Do we have time for my socialist interpretation of Mary Poppins? No. No, we don’t. Suffice to say she blows in on the east wind though, Mark. The east wind that blows straight from St Petersburg to the heart of the city of London! She blows in on the east wind to the household of a family called (wait for it) Banks. Banks, Sue. And before she leaves again she’s incited a riot (when young Michael chooses to give his money to a homeless woman rather than invest it in the City) and caused the Banks household to be invaded by an army of dancing chimneysweeps. After that… well, it writes itself.

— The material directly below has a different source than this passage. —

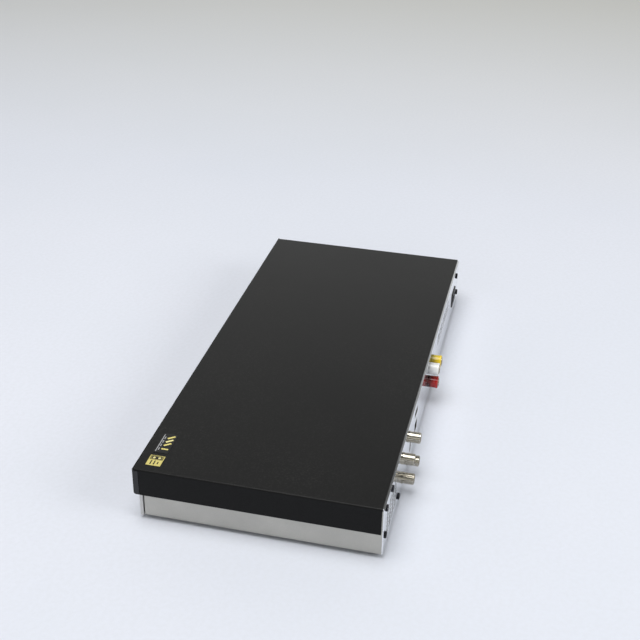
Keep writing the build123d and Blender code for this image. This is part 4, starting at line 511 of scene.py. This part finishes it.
finishes = {
    "cover_paint": cover_paint(),
    "galvanised": sheet_metal("galvanised", linear(190, 188, 181), linear(174, 172, 166), 0.36),
    "panel_steel": sheet_metal("panel_steel", linear(244, 245, 247), linear(230, 232, 236), 0.12),
    "gloss_black": moulded("gloss_black", linear(12, 13, 15), linear(20, 21, 24), 0.16, 3000.0, 0.000004),
    "smoked": smoked_glass(),
    "silver_plastic": moulded(
        "silver_plastic", linear(196, 195, 193), linear(212, 211, 209), 0.34, 2200.0, Metallic=0.5
    ),
    "black_plastic": moulded("black_plastic", linear(26, 26, 28), linear(46, 46, 48), 0.5),
    "grey_plastic": moulded("grey_plastic", linear(90, 90, 92), linear(116, 116, 118), 0.5),
    # Each collar's first colour is painted shade near the panel; the second is its own colour at the tip
    "white_plastic": collar_plastic(
        "white_plastic", linear(176, 177, 178), linear(238, 238, 234), linear(244, 244, 240)
    ),
    "yellow_plastic": collar_plastic(
        "yellow_plastic", linear(120, 104, 8), linear(240, 204, 20), linear(244, 222, 80)
    ),
    "red_plastic": collar_plastic(
        "red_plastic", linear(44, 4, 6), linear(176, 14, 10), linear(196, 40, 34)
    ),
    "foil_gold": printed_foil(
        "gold_badge", "foil_gold", linear(232, 220, 140), linear(216, 200, 112), 0.2, 0.35, gold_marks
    ),
    "foil_black": printed_foil(
        "black_badge", "foil_black", linear(22, 22, 22), linear(30, 30, 30), 0.0, 0.35, black_marks
    ),
    "rubber": moulded("rubber", linear(30, 30, 30), linear(52, 52, 52), 0.75, 1200.0, 0.00004),
    "nickel": sheet_metal("nickel", linear(196, 191, 178), linear(160, 153, 136), 0.14, ROUND_Y),
    "black_steel": sheet_metal("black_steel", linear(46, 46, 50), linear(30, 30, 32), 0.36, EVEN),
    "cast_aluminium": sheet_metal(
        "cast_aluminium", linear(196, 197, 200), linear(160, 161, 164), 0.5, EVEN
    ),
    "aluminium": sheet_metal(
        "aluminium", linear(214, 215, 218), linear(186, 187, 190), 0.34, (1.0, 50.0, 50.0)
    ),
    "circuit_board": circuit("circuit_board", linear(20, 92, 44), linear(14, 66, 34), linear(46, 128, 62)),
    "power_circuit": circuit(
        "power_circuit", linear(188, 150, 84), linear(160, 122, 62), linear(204, 172, 112)
    ),
    "chip": moulded("chip", linear(24, 24, 26), linear(40, 40, 42), 0.45, 2600.0),
    "winding": winding(),
    "capacitor": moulded("capacitor", linear(30, 34, 66), linear(50, 56, 92), 0.3, 1500.0, 0.000005),
    "lens": coated_lens(),
    "mirror_disk": sheet_metal(
        "mirror_disk", linear(228, 228, 230), linear(220, 220, 224), 0.1, EVEN, 0.000001
    ),
    "cable": moulded("cable", linear(200, 200, 198), linear(220, 220, 220), 0.45),
}

for node_name, cad in nodes.items():
    cad.data.materials.clear()
    cad.data.materials.append(finishes[slot_of[node_name]].material)


# Small pieces that the CAD leaves plain

cream = moulded("cream_insulator", linear(226, 216, 190), linear(236, 228, 206), 0.4).material
contact_gold = sheet_metal("contact_gold", linear(236, 200, 110), linear(206, 164, 76), 0.22, EVEN).material
nickel_plate = finishes["nickel"].material


def add_piece(name, mesh_bm, body, material):
    """One new piece from finished geometry; it hangs from an empty named for its body and shades smoothly up
    to 35 degrees.
    """
    mesh = bpy.data.meshes.new(name)
    for face in mesh_bm.faces:
        face.smooth = True
    for edge in mesh_bm.edges:
        edge.smooth = len(edge.link_faces) == 2 and edge.calc_face_angle(0.0) < SHARP_ANGLE
    mesh_bm.to_mesh(mesh)
    mesh_bm.free()
    piece = bpy.data.objects.new(name, mesh)
    piece.data.materials.append(material)
    scene.collection.objects.link(piece)
    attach(piece, body)
    return piece


def add_block(bm, low, high):
    """A box between two corners, in millimetres."""
    middle = [(a + b) / 2 * MM for a, b in zip(low, high)]
    size = [(b - a) * MM for a, b in zip(low, high)]
    place = Matrix.Translation(middle) @ Matrix.Diagonal((*size, 1.0))
    bmesh.ops.create_cube(bm, size=1.0, matrix=place)


# Rings on the rear sockets, in millimetres: where each starts and ends outwards of the panel, its outer
# and inner radius, and the rounding of its rims

INSULATOR = (5.4, 8.6, 3.5, 0.8, 0.12)
TIP_RING = (9.55, 9.98, 4.35, 3.62, 0.1)
OUTER_RIM = (6.6, 8.7, 5.62, 5.2, 0.18)
ROOT_RIM = (0.3, 1.2, 5.62, 5.2, 0.15)
SLEEVE_LIP = (8.72, 9.3, 4.15, 3.55, 0.1)
CENTRE_CONTACT = (1.0, 8.9, 1.66, 1.3, 0.1)
RING_STEPS = 48


def add_ring(bm, place, ring):
    """A ring about an axis along Y with rounded rims: its section, spun round."""
    x, z = place
    start, end, outer, inner, r = ring
    section = (
        (inner, start + r), (inner + r, start), (outer - r, start), (outer, start + r),
        (outer, end - r), (outer - r, end), (inner + r, end), (inner, end - r),
    )
    points = [bm.verts.new(((x + away) * MM, (REAR + out) * MM, z * MM)) for away, out in section]
    lines = [bm.edges.new(pair) for pair in zip(points, points[1:] + points[:1])]
    bmesh.ops.spin(
        bm, geom=points + lines, cent=(x * MM, 0.0, z * MM), axis=(0.0, 1.0, 0.0), dvec=(0.0, 0.0, 0.0),
        angle=2 * math.pi, steps=RING_STEPS, use_merge=True, use_duplicate=False,
    )
    bmesh.ops.recalc_face_normals(bm, faces=bm.faces)


def dress_aerial_sockets():
    """A cream insulator in each bore and a turned ring at each tip."""
    insulators = bmesh.new()
    tip_rings = bmesh.new()
    for place in aerial_places():
        add_ring(insulators, place, INSULATOR)
        add_ring(tip_rings, place, TIP_RING)
    add_piece("aerial_insulators", insulators, "casing", cream)
    add_piece("aerial_tip_rings", tip_rings, "casing", nickel_plate)


def dress_collar(node_name):
    """Raised rims on a coloured collar, and the metal lip and centre contact of its socket."""
    place = middle_of(node_name)
    rims = bmesh.new()
    add_ring(rims, place, OUTER_RIM)
    add_ring(rims, place, ROOT_RIM)
    slot_name = slot_of[node_name]
    add_piece(node_name + "_rims", rims, "casing", finishes[slot_name].material)
    sleeve = bmesh.new()
    add_ring(sleeve, place, SLEEVE_LIP)
    add_ring(sleeve, place, CENTRE_CONTACT)
    add_piece(node_name + "_sleeve", sleeve, "casing", nickel_plate)


def dress_network_socket():
    """Eight gold contact springs, a little over the floor of the socket."""
    count = 8
    pitch = 1.02
    half_wide = 0.18
    under, over = 0.1, 0.35
    far_in, near_in = 12.0, 2.0
    middle_x, floor_z = network_place()
    springs = bmesh.new()
    for turn in range(count):
        x = middle_x + (turn - (count - 1) / 2) * pitch
        low = (x - half_wide, REAR - far_in, floor_z + under)
        high = (x + half_wide, REAR - near_in, floor_z + over)
        add_block(springs, low, high)
    add_piece("network_springs", springs, "casing", contact_gold)


dress_aerial_sockets()
for collar in ("rca_yellow", "rca_white", "rca_red"):
    dress_collar(collar)
dress_network_socket()


# Floor, light and camera

FLOOR_HALF_SIZE = 12.0
SEEN_BACKGROUND = 0.7
DAYLIGHT = (0.99, 1.0, 0.99, 1.0)


def paint_floor():
    """Pale matt table top, cooler near the recorder and warmer far behind it."""
    f = Finish("pale_floor", Specular_IOR_Level=0.2)
    patch = f.group(CLOUD, Scale=1.2)["Patch"]
    grains = f.group(GRAIN, Scale=260.0)
    place = f.tree.nodes.new("ShaderNodeSeparateXYZ")
    f.tree.links.new(object_place(f.tree), place.inputs["Vector"])
    near = f.blend(patch, linear(224, 228, 237), linear(228, 231, 240))
    tint = f.blend(f.range(place.outputs["X"], -0.5, -1.6), near, linear(228, 228, 222))
    f.set(Base_Color=f.blend(f.range(grains["Speck"], 0.0, 1.0, 0.0, 0.3), tint, linear(218, 221, 228)))
    f.set(Roughness=f.range(patch, 0.0, 1.0, 0.7, 0.8))
    return f.material


floor_bm = bmesh.new()
bmesh.ops.create_grid(floor_bm, x_segments=1, y_segments=1, size=FLOOR_HALF_SIZE)
floor_mesh = bpy.data.meshes.new("floor")
floor_bm.to_mesh(floor_mesh)
floor_bm.free()
floor = bpy.data.objects.new("floor", floor_mesh)
floor.data.materials.append(paint_floor())
scene.collection.objects.link(floor)

world = bpy.data.worlds.new("studio")
world.use_nodes = True
scene.world = world
sky = world.node_tree
background = sky.nodes["Background"]
direction = sky.nodes.new("ShaderNodeTexCoord").outputs["Generated"]
height_split = sky.nodes.new("ShaderNodeSeparateXYZ")
sky.links.new(direction, height_split.inputs["Vector"])
upper_fade = add_range(sky, height_split.outputs["Z"], 0.32, 0.62, 1.0, 0.08)
lower_fade = add_range(sky, height_split.outputs["Z"], 0.0, 0.3, 0.25, 1.0)
glow = add_math(sky, "MULTIPLY", upper_fade, lower_fade)
# The camera sees an even background; the softer glow from high up only lights and mirrors
seen = sky.nodes.new("ShaderNodeLightPath").outputs["Is Camera Ray"]
strength = sky.nodes.new("ShaderNodeMix")
strength.data_type = "FLOAT"
sky.links.new(seen, strength.inputs["Factor"])
sky.links.new(glow, strength.inputs["A"])
strength.inputs["B"].default_value = SEEN_BACKGROUND
sky.links.new(strength.outputs["Result"], background.inputs["Strength"])
background.inputs["Color"].default_value = DAYLIGHT


def soft_lamp(name, place, aim, size, power, color=(1.0, 1.0, 1.0)):
    """A large square lamp that looks at a place."""
    data = bpy.data.lights.new(name, "AREA")
    data.shape = "SQUARE"
    data.size = size
    data.energy = power
    data.color = color
    lamp = bpy.data.objects.new(name, data)
    lamp.location = place
    lamp.rotation_euler = (Vector(aim) - Vector(place)).to_track_quat("-Z", "Y").to_euler()
    scene.collection.objects.link(lamp)


soft_lamp("overhead", (0.3, -0.3, 2.6), (0, 0, 0), 1.8, 56)
soft_lamp("window_side", (0.4, 2.2, 1.3), (0, 0, 0), 1.2, 17)

camera_data = bpy.data.cameras.new("photo_camera")
camera_data.lens = 63.6
camera_data.sensor_width = 36.0
camera_data.clip_end = 60.0
camera = bpy.data.objects.new("photo_camera", camera_data)
camera_right = Vector((-0.23290, 0.97237, 0.01610))
camera_up = Vector((-0.47590, -0.12839, 0.87008))
camera_back = Vector((0.84810, 0.19498, 0.49265))
turn = Matrix((camera_right, camera_up, camera_back)).transposed().to_4x4()
camera.matrix_world = Matrix.Translation((0.8676, 0.1928, 0.5810)) @ turn
scene.collection.objects.link(camera)
scene.camera = camera

scene.view_settings.view_transform = "Standard"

But like I say – there’s no time. There’s no time, Mark! Oxford creeps into view (or it would do if it were not so dark outside – you know, what with us being 20-odd minutes behind schedule and all), the two pretty students in the seats opposite have nearly finished their bottle of wine and have stood up to adjust hemlines and straighten tights and strap on shoes and debate whether or not they should wear or carry jackets; Oxford creeps into view and the fat man in the seat in front of me has heaved himself upright and is blowing his nose (not such a pretty sight, if I’m being honest); Oxford creeps into view and I need to pack up my old kitbag and head home.
Twenty-two minutes: that was the final tally, Mark. Twenty-two minutes of my life tonight, wasted. Twenty-two minutes late, after all the effort I made to make the train in the first place.
But like I say: I’m not angry, Mark. I’m disappointed.
Au revoir!
Dom
*Oh, except Reading’s still not a city, is it, Mark? I saw it on the news. They keep trying to make Reading a city – and the people who decide these things (who exactly are these people, these citymakers?) keep telling them Reading’s not quite a city yet after all. Who got it this time? It was someplace awful, wasn’t it? Chelmsford? Is that right? The mighty city of Chelmsford? That’s just taking the mick, isn’t it? Chelmsford!